Lived-in, resolute, and undeniably urgent, Selma is a moving and well-meaning film that never quite manages the greatness one expects, given its soaring subject material. Gravitas abounds, and yet it sometimes comes off as stolid. While DuVernay sidesteps the pitfalls of adulatory biopics, screenwriter Paul Webb’s script is dramatically uneven in its encapsulation of bygone events. The dynamic between MLK and LBJ is disappointingly off-kilter, and some of the casting is a bit of an overreach (the British Wilkinson and Tim Roth as Governor George Wallace seem out of place).
As psychologically acute as it is politically astute, Selma is most nimble when illuminating scenes rather than trying to explicate them. Yet racial strife is a subject that cries out for a more volatile treatment. The Alabama marching sequences and resulting violence, filmed where they actually happened, are too understated – almost journalistic – and the finale is so restrained that it’s jarring, rendering the actual four-day march something of an afterthought.

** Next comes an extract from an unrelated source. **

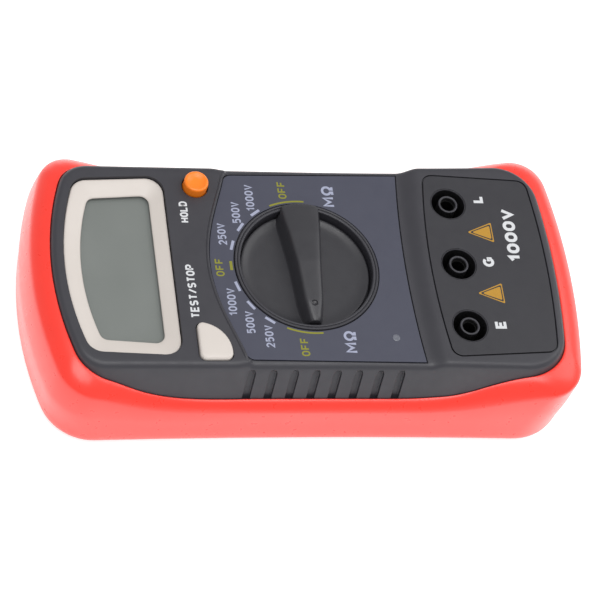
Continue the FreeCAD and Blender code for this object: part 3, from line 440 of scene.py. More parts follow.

If there’s a temptation to canonize Selma and brush aside its less successful elements, that’s not surprising given its handsome presentation, its topical importance, and the heroic nature of the story, not to mention the ridiculous amount of time it’s taken for this story to reach the screen. It has all the hallmarks of a trophy winner, for better and worse. In the end, it’s probably drawn more praise and criticism than it warrants. Regardless, Selma is elaborately staged and phenomenally stirring, a spine-chilling reminder that those who do not know history are doomed to repeat it.
Vivid and timely, Selma demands to be seen, despite its flaws. To see it is to appreciate anew the burden of greatness. Needless to say, Dr. King’s message has never been more relevant. As cinema, then, Selma is mostly commendable; as cultural barometer, it’s beyond reproach.